The comedy toes the line between scathing and silly, coming back to the ‘us vs them’ mindset that delivers laughs for his kind and a scoff towards the other. But most of all, it’s a masterclass in Cocker’s delivery as he weaves between straight-faced spoken word liners into the song’s big anthemic hooks.
‘Glory Days’
“We were brought up on the space race,
Now they expect you to clean toilets
When you’ve seen how big the world is
How can you make do with this?”
Cocker could have just said, “Oh, how the mighty have fallen”, but that wouldn’t have been enough. Instead, ‘Glory Days’ is a self-deprecating nostalgic trip for an entire generation. Considering the ways in which our early adulthood is always sold as the best times of our lives as if nothing will ever compare, Pulp is arguing back.

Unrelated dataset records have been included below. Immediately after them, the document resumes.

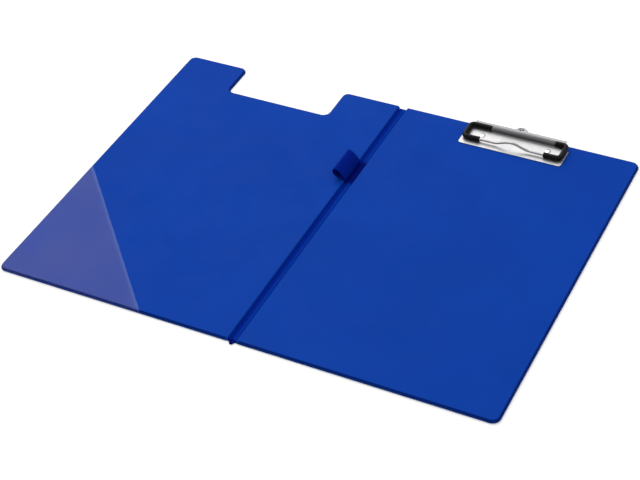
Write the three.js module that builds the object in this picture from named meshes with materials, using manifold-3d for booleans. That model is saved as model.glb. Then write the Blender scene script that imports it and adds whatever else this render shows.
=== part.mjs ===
// Foldover clipboard: two greyboard panels welded into PVC sheet, joined by a narrow folding spine,
// with a clear corner pocket, a pen loop and a sprung wire clip. Millimetres, +X across the open
// pair from the cover to the back board, +Y towards the clip, +Z up from the table.
import * as THREE from "three";
import { mergeVertices } from "three/addons/utils/BufferGeometryUtils.js";
import Module from "manifold-3d";

const wasm = await Module();
wasm.setup();

// Driving dimensions
const HALF_WIDTH = 233; // spine centre to a panel's outer edge
const HALF_HEIGHT = 170;
const SHEET = 0.5; // PVC sheet
const BOARD = 1.6; // greyboard core
const FOLD_X = 3.4; // spine centre to each fold line
const FOLD_GAP = 0.6; // from a fold line to the stiff sheet beside it
const RIM = 0.5; // welded rim round a board, trimmed close
const CORNER = 7; // outer corner radius
const SPINE_CORNER = 1.5; // corner radius beside the spine
const NOTCH = { left: -170, right: -62.6, floor: 130.5, corner: 6 };
const RIDGE = { inset: 1.4, rise: 0.45 }; // low ridge of the face sheet along the spine
const TAIL = { half: 2.2, reach: 2.6 }; // end of the spine weld that runs past the lower edge
const SPINE_TOP = 167.4; // upper end of the spine, a little short of the panels
const POCKET = { left: 153, foot: 145, rise: 0.3 }; // legs of the triangle, film thickness

const CLIP_X = 118.65;
const PLATE = { half: 49.8, front: 138, step: 160.5, back: 169.6, halfBack: 45.4, thick: 0.8 };
const LIP = { half: 44.5, front: 167.3, thick: 0.9, top: 6.8, lean: 1 }; // lean is Y per Z
const HUMP = { top: 8.7, half: 8, hole: [2.4, 0.9], holeZ: 7 }; // middle of the lip, hole radii
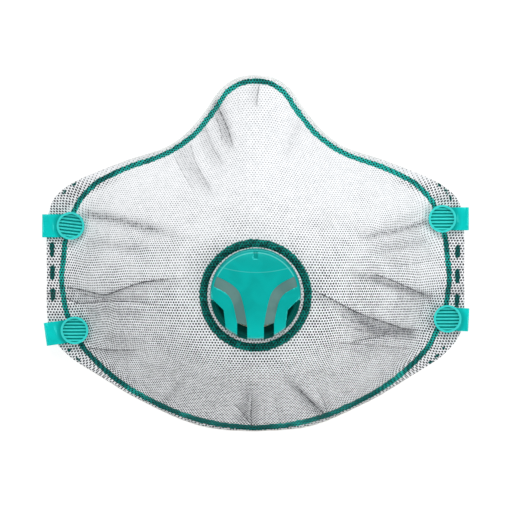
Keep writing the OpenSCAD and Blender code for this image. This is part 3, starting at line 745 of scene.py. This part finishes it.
outer_net = new_piece("knitted_net", *net_solid, net_paint)
flat_points = net_solid[0][:, :2]
edge_line = on_loop(even_turns(160))[:, :2]
edge_line = np.vstack([edge_line, edge_line[:1]])
note(outer_net, "cloth", cloth_places(*net_solid) / MM)
note(outer_net, "to_line", along_path(flat_points, smooth_path(printed_line) * MM)[0])
note(outer_net, "from_edge", abs(along_path(flat_points, edge_line)[0]))
to_dash = np.inf
for dashes, half in ((side_dashes, side_dash_half), (corner_dashes, corner_dash_half)):
    for ends in dashes:
        far = abs(along_path(flat_points, np.array(ends) * MM)[0]) - half
        to_dash = np.minimum(to_dash, far)
note(outer_net, "to_dash", to_dash)
for k, group in enumerate(crease_groups):
    note(outer_net, f"crease_{k}", creases(flat_points, group))
note(outer_net, "painted_valley_shade", painted_valley_shade(flat_points))
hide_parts("outer_net")
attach(outer_net, "mask")


# ---- Layers under the net -----------------------------------------------------------
# Four layers lie under the net: a thin dark nonwoven that shows through its holes, a soft
# filter fleece, the stiff moulded felt that keeps the cup's form, and a smooth lining
# against the face. All are welded together in the flange, where their cut edges show.
layers = [
    ("dark_nonwoven", "backing_layer", "backing", 0.4, 0.9,
     (0.045, 0.05, 0.055), (0.09, 0.095, 0.1)),
    ("filter_fleece", "filter_media", "fleece", 0.9, 1.8, (0.80, 0.80, 0.77), (0.90, 0.90, 0.88)),
    ("moulded_felt", "support_shell", "felt", 1.8, 2.8, (0.66, 0.65, 0.61), (0.82, 0.81, 0.78)),
    ("smooth_lining", "inner_lining", "lining", 2.8, 3.2, (0.78, 0.78, 0.77), (0.90, 0.90, 0.89)),
]
for name, node, slot, low, high, dark, light in layers:
    paint, tree, bsdf = material(name, roughness=0.85, sheen_weight=0.2)
    place = object_place(tree)
    fuzz = use(tree, fibres, place=place, fineness=1500.0, clumps=260.0)["Value"]
    bonded = use(
        tree, knit_holes, place=scaled(tree, place, 1000.0, 1000.0, 1000.0),
        pitch=2.4, step=1.5, radius=0.32, softness=0.12,
    )["Hole"]
    colour = blend_of(tree, ramp(tree, fuzz, 0.35, 0.65), dark, light)
    colour = blend_of(tree, times(tree, bonded, 0.35), colour, tuple(0.7 * c for c in light))
    finish(tree, bsdf, colour, less(tree, fuzz, times(tree, bonded, 0.5)), 0.15 * MM, 0.6)
    every = 1 if node == "inner_lining" else 2
    top, bottom = at_depth(low * MM, every), at_depth(high * MM - layer_gap, every)
    layer = new_piece(name, *close_grids(top, bottom), paint)
    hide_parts(node)
    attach(layer, "mask")


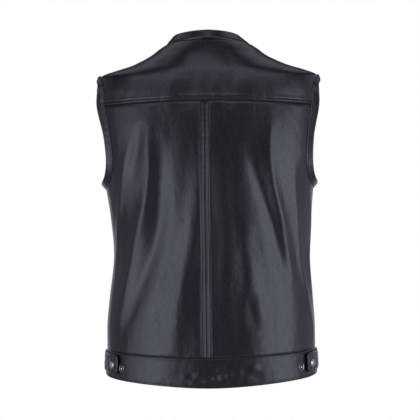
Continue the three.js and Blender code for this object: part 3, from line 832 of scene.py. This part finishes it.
class VEST_OT_snaps(bpy.types.Operator):
    """Make the snap caps of the front and the tabs, and the spare studs beside the tabs."""
    bl_idname = "vest.snaps"
    bl_label = "Snaps"

    def execute(self, context):
        radius = context.scene.vest_sizes.cap_radius / MM
        fronts = [f"front_snap_{k}" for k in range(1, 6)]
        tabs = ["tab_left_snap", "tab_right_snap"]
        spares = ["band_snap_left", "band_snap_right"]
        on_band = BAND_RISE + BAND_LAP_RISE
        on_tab = tab_lift(TAB_SNAP) + TAB_THICK
        pieces = (
            build_snaps("front_caps", fronts, LAP_RISE, CAP_CURVE, radius),
            build_snaps("waistband_cap", ["front_snap_6"], on_band, CAP_CURVE, radius),
            build_snaps("tab_caps", tabs, on_tab, CAP_CURVE, radius),
            build_snaps("spare_studs", spares, BAND_RISE, STUD_CURVE, radius * STUD_RADIUS),
        )
        for piece in pieces:
            dress(piece, "metal")
        return {"FINISHED"}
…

Talking about cleaning toilets, paying the electricity meter, waiting for pay cheques and killing time in cafes, the joke is on them now as they own up to their vices while complaining about those who promised them it all. But with the stark flip-flops between the glorious and the gloomy, the humour is in the contrasts.
‘Razzmatazz’
“And now you’re going with some kid
Who looks like some bad comedian”.
Leave it to Jarvis Cocker to write perhaps the most specific and niche insult possible, but get it absolutely spot on. ‘Razzamatazz’ is full of them, delivering not only some of his funniest moments but his most savage as he takes jabs at an ex-partner who’s clearly dropped their standards.
“You started getting fatter / Three weeks after I left you,” he sings as perhaps his most direct insult that, naturally, didn’t go down too well with the ex in question. “I was kind of embarrassed, I bumped into her a few years later and she twigged that it was about her and it wasn’t very complementary,” he admitted later on, but they worked it out as he said, “Actually, we ended up laughing about it; it was all right”.
‘Bad Cover Version’
“It’s like a later ‘Tom & Jerry’ When the two of them could talk
Like the Stones since the eighties”.
Another lesson in humorous insults comes from ‘Bad Cover Version’, a song full of them. This time around, Cocker revisits the idea of an ex-girlfriend levelling down post-breakup, but rather than going for her gullet, he goes for her new relationship.
Likening his ex’s new flame to a series of “bad cover versions” of him, he strings together a series of lame or lesser redoes as the insults keep on coming. It seems that nothing is safe as he takes digs at cartoons and bands alike, even daring to drag Mick Jagger into the fray. It also comes along with the band’s most ridiculous music video, as they ditch their own song to have a series of celebrity lookalikes sing it for them instead…
‘Mile End’
“Nobody wants to be your friend
‘Cause you’re not from round here
Oh, as if that was something to be proud about”.
No space is sacred, too, as Cocker, the patron saint of Sheffield, takes shots at the lesser-loved areas of London. The city is no stranger to being the butt of his jokes. As the singer picked up and moved to the capital, it was the culture shock that first prompted him to turn his pen to local characters and class differences in the first place.
But on ‘Mile End’, he switches his critique from the posh kids to the scary teenagers gathered in the rougher parts of town. He writes a theme tune for the area that sounds more like a horror movie soundtrack but still somehow manages to summon the bravery to deliver one solid, silly dig.